The best thing has been the climate, especially the seasons, although the summer was uncomfortably hot and seemed to go on for ever. I had the fan on round the clock.
Spring was joyful, it just blew my mind experiencing it after so long. I moved into my half of a studio space in an ASC building in Hawks Road, Kingston, in the middle of April. I was awed by the cherry trees in blossom in the suburban gardens on the 12-minute walk from Norbiton station. I tried to make some art about them. A few painted studies looked promising and then for some reason I embarked on a complicated screenprint with five colours. Because of very limited washout facilities at Hawks Road I used the drawing fluid method. The result was disappointing. I have my own screens and basic tools and had thought I could do a series in that way but abandoned it after the first one because of the practical problems.
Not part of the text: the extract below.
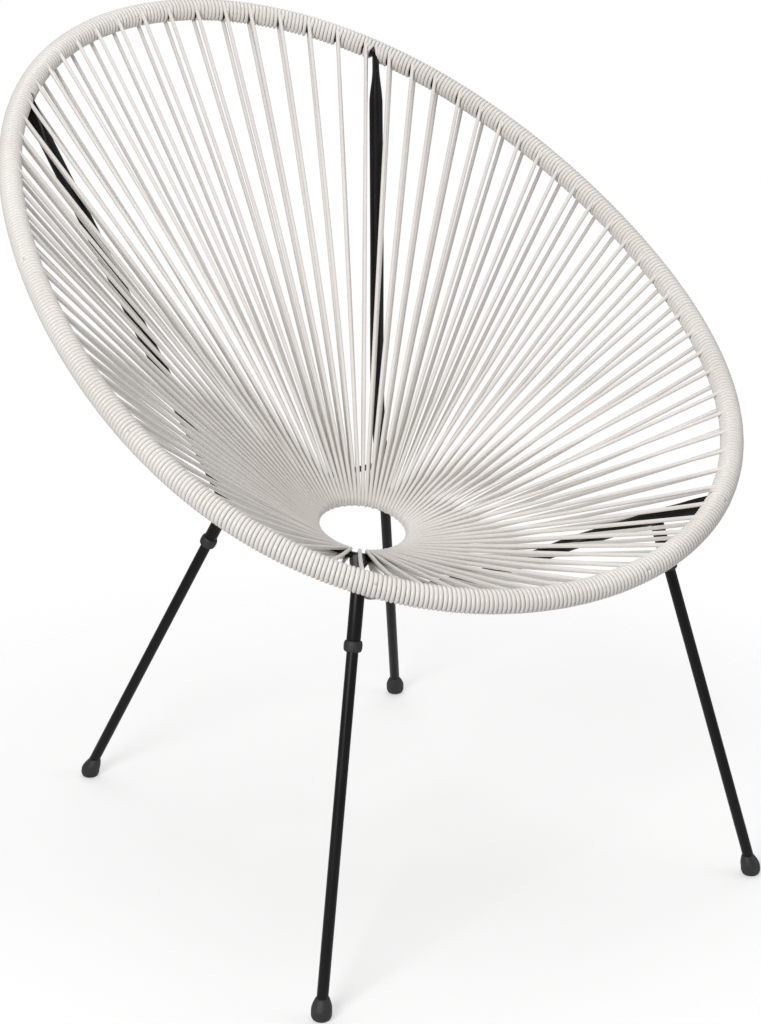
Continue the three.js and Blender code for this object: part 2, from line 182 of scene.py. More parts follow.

I've been realizing that the work I do depends mainly on what I see. And having made this big move from tropical Trinidad to temperate London everything is different, all the ordinary sights and sounds and smells; the flowers, the birds, the weather, the trees, the people, the roads. Many things I recognize from forty years ago, with pleasure -- oak trees and acorns for instance, and the small white daisies that grow in grass. In fact, nearly everything, especially natural things because those were the things I was most keen on while growing up.
Most of the time it's either too cold or too hot to work outside so I take a lot of photos and I'm trying to develop a system for storing and retrieving them.